▶ YOUR INSTRUCTIONS: Examine the material below. Gather every line in which the string "origin" appears.

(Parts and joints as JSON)

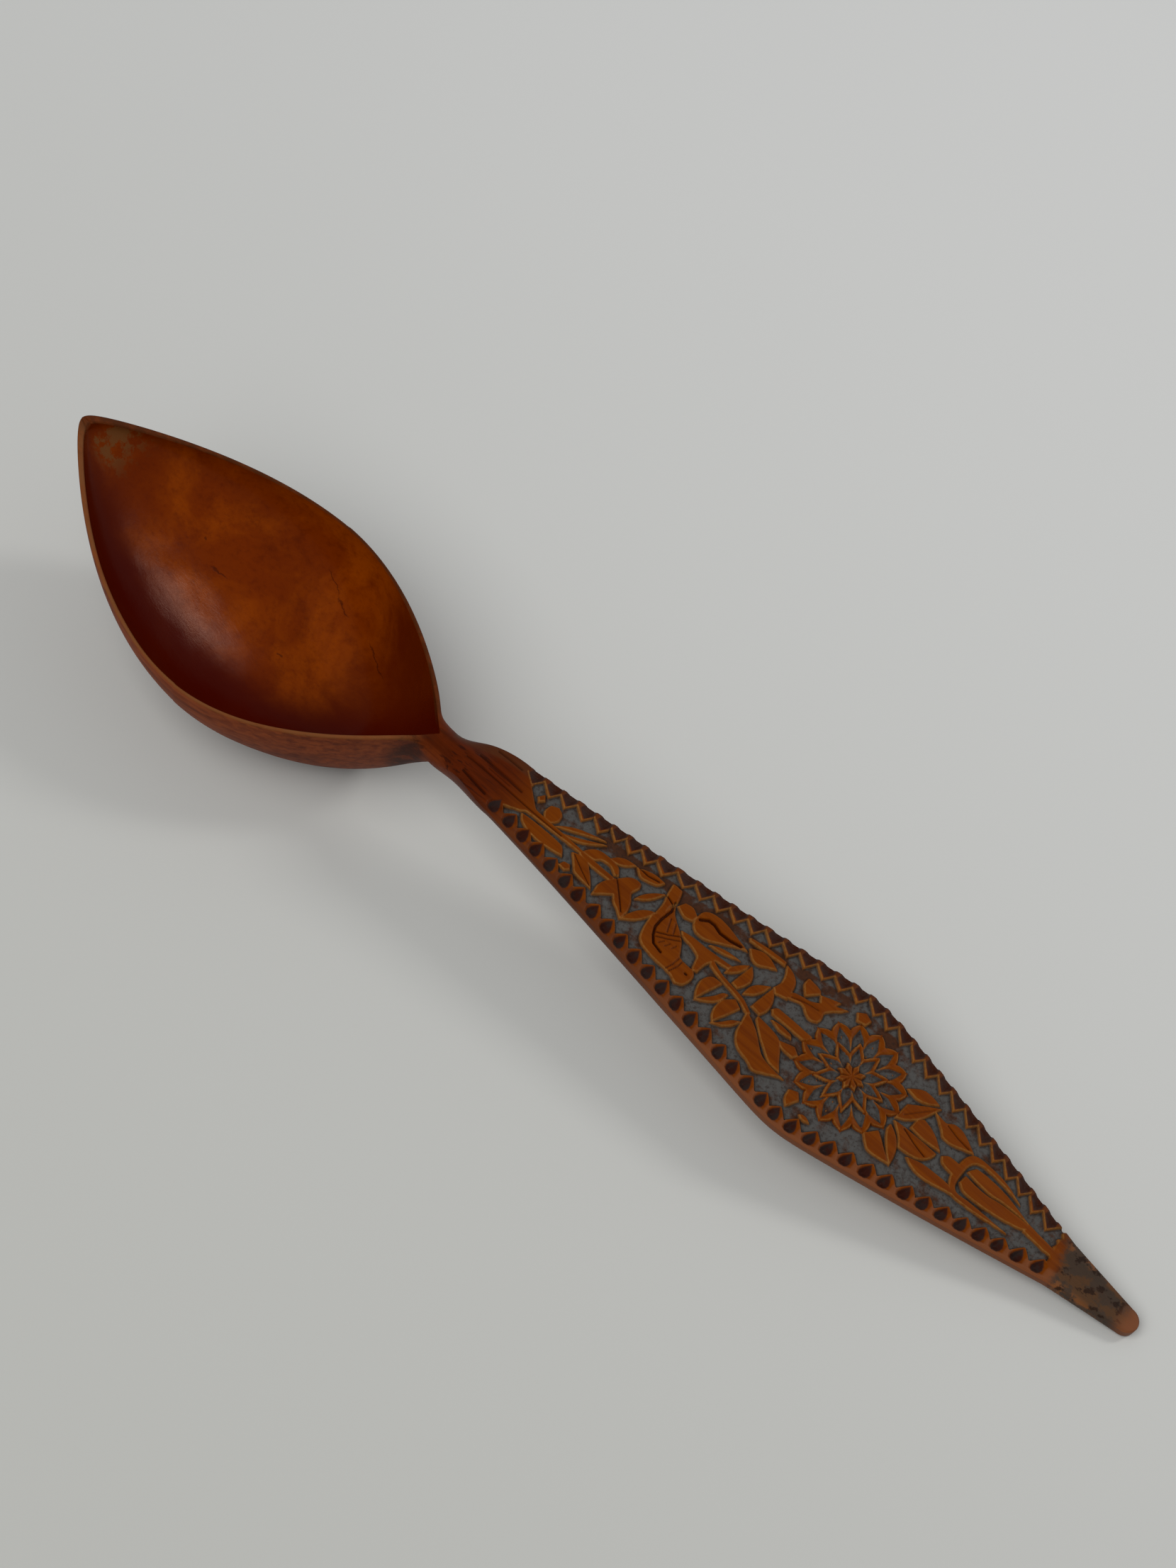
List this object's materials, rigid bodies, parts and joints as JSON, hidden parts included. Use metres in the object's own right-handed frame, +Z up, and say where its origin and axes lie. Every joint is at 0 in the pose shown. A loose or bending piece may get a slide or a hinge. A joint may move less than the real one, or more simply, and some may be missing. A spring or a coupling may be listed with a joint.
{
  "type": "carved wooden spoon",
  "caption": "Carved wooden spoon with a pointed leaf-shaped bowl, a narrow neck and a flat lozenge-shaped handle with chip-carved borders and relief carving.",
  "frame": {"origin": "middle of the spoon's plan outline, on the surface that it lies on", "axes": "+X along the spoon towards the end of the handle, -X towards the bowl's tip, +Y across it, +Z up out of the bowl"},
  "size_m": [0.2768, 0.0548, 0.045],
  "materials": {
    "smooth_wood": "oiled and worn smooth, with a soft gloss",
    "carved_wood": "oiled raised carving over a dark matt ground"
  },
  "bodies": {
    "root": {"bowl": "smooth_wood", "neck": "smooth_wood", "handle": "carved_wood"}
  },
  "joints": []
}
==
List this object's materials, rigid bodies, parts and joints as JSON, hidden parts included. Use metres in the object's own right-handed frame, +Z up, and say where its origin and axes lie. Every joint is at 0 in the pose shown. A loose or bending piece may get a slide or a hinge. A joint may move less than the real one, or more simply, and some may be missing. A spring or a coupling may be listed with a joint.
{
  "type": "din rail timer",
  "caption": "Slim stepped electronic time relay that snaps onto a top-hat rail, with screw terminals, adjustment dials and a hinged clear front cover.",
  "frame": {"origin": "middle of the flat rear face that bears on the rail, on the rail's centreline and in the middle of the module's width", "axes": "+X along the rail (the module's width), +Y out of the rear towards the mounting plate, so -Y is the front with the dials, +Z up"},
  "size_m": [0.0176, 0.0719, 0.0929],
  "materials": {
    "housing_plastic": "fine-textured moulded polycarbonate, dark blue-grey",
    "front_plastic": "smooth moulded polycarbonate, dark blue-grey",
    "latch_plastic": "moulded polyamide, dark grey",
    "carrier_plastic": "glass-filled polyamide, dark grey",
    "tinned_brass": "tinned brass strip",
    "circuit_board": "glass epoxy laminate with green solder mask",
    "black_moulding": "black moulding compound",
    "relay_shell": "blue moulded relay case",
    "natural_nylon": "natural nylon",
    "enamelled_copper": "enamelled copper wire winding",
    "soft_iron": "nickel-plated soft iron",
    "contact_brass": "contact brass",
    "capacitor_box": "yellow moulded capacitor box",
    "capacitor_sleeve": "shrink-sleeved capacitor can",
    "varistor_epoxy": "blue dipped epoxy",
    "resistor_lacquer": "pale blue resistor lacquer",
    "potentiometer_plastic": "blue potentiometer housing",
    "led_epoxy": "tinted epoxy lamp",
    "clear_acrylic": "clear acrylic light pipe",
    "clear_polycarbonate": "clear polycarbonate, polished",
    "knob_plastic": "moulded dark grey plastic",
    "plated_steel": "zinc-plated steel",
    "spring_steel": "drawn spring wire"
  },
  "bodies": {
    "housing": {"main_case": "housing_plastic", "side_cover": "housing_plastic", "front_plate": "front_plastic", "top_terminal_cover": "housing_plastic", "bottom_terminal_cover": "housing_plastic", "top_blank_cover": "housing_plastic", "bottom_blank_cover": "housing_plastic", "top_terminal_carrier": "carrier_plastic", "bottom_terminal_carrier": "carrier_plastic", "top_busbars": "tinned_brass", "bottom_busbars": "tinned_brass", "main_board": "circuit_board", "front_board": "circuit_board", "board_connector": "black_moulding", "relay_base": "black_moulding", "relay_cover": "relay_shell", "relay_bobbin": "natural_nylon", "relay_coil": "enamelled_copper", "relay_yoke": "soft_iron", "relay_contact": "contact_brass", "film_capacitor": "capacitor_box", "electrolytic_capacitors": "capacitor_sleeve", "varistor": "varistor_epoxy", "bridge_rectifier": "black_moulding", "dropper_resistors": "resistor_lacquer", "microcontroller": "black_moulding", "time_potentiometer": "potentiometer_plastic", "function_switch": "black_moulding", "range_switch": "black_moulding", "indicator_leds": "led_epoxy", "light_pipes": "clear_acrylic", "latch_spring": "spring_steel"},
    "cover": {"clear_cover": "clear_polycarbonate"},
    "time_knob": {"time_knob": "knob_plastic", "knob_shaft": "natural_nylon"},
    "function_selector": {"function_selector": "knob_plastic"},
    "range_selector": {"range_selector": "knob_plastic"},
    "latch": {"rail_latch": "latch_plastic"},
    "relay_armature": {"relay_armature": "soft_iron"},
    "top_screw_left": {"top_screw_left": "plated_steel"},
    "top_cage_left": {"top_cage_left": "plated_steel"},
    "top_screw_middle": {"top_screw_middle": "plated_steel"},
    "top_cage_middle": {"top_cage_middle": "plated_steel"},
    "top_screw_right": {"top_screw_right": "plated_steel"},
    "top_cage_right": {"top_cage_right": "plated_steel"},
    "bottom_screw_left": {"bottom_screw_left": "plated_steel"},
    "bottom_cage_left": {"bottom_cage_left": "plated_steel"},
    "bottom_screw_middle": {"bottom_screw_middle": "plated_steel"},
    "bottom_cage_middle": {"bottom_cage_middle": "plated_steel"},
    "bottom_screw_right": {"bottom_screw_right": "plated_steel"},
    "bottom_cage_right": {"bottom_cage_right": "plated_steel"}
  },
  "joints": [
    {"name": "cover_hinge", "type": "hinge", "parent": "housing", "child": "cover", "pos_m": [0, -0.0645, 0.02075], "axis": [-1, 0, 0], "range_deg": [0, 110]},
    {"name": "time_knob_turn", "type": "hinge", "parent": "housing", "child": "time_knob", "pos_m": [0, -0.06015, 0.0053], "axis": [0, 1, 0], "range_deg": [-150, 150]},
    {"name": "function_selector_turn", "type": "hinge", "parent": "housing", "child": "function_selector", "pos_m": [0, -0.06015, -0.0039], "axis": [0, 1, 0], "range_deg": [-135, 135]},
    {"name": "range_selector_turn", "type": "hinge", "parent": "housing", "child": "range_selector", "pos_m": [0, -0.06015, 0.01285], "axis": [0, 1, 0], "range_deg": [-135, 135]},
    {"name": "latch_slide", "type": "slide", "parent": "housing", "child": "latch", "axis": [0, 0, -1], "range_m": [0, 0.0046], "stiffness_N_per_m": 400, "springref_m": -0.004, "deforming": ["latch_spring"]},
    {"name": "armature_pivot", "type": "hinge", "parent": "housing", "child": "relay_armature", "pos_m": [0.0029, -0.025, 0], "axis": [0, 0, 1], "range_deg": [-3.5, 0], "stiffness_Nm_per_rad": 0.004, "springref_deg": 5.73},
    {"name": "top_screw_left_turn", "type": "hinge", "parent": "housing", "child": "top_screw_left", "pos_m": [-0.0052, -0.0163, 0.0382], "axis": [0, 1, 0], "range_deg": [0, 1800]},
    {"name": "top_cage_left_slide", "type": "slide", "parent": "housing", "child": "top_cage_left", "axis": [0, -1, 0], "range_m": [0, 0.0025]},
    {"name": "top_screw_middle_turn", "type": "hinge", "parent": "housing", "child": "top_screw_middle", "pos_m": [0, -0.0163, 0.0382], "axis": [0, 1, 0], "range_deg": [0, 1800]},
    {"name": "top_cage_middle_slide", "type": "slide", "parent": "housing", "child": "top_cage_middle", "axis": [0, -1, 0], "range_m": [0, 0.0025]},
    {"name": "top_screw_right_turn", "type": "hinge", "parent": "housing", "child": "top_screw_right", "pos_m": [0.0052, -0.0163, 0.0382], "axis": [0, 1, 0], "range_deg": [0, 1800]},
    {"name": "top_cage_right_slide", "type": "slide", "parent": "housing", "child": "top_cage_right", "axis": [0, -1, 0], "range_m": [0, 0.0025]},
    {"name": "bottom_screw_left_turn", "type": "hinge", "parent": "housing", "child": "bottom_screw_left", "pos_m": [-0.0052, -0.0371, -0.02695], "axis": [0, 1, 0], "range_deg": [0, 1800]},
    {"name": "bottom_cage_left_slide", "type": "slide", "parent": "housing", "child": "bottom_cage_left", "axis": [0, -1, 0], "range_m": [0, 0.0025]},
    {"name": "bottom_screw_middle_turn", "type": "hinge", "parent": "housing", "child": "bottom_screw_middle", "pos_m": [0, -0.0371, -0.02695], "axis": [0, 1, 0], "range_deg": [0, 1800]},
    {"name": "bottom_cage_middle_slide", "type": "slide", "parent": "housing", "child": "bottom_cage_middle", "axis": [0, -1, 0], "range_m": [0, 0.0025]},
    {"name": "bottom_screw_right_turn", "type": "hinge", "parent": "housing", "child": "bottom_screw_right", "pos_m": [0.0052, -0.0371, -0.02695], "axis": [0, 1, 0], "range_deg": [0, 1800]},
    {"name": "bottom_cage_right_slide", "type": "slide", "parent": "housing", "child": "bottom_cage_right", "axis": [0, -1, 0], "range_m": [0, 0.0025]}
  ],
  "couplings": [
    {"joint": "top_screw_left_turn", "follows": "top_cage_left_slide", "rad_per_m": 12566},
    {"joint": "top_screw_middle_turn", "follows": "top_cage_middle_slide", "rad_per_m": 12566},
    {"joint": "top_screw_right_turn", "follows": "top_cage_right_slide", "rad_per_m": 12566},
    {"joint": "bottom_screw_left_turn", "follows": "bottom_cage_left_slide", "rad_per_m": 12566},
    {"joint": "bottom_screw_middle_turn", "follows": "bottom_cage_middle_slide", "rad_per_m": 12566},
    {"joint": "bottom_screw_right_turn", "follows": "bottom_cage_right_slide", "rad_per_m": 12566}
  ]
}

▶ ANSWER TO THIS EXERCISE:
List this object's materials, rigid bodies, parts and joints as JSON, hidden parts included. Use metres in the object's own right-handed frame, +Z up, and say where its origin and axes lie. Every joint is at 0 in the pose shown. A loose or bending piece may get a slide or a hinge. A joint may move less than the real one, or more simply, and some may be missing. A spring or a coupling may be listed with a joint.
  "frame": {"origin": "middle of the spoon's plan outline, on the surface that it lies on", "axes": "+X along the spoon towards the end of the handle, -X towards the bowl's tip, +Y across it, +Z up out of the bowl"},
List this object's materials, rigid bodies, parts and joints as JSON, hidden parts included. Use metres in the object's own right-handed frame, +Z up, and say where its origin and axes lie. Every joint is at 0 in the pose shown. A loose or bending piece may get a slide or a hinge. A joint may move less than the real one, or more simply, and some may be missing. A spring or a coupling may be listed with a joint.
  "frame": {"origin": "middle of the flat rear face that bears on the rail, on the rail's centreline and in the middle of the module's width", "axes": "+X along the rail (the module's width), +Y out of the rear towards the mounting plate, so -Y is the front with the dials, +Z up"},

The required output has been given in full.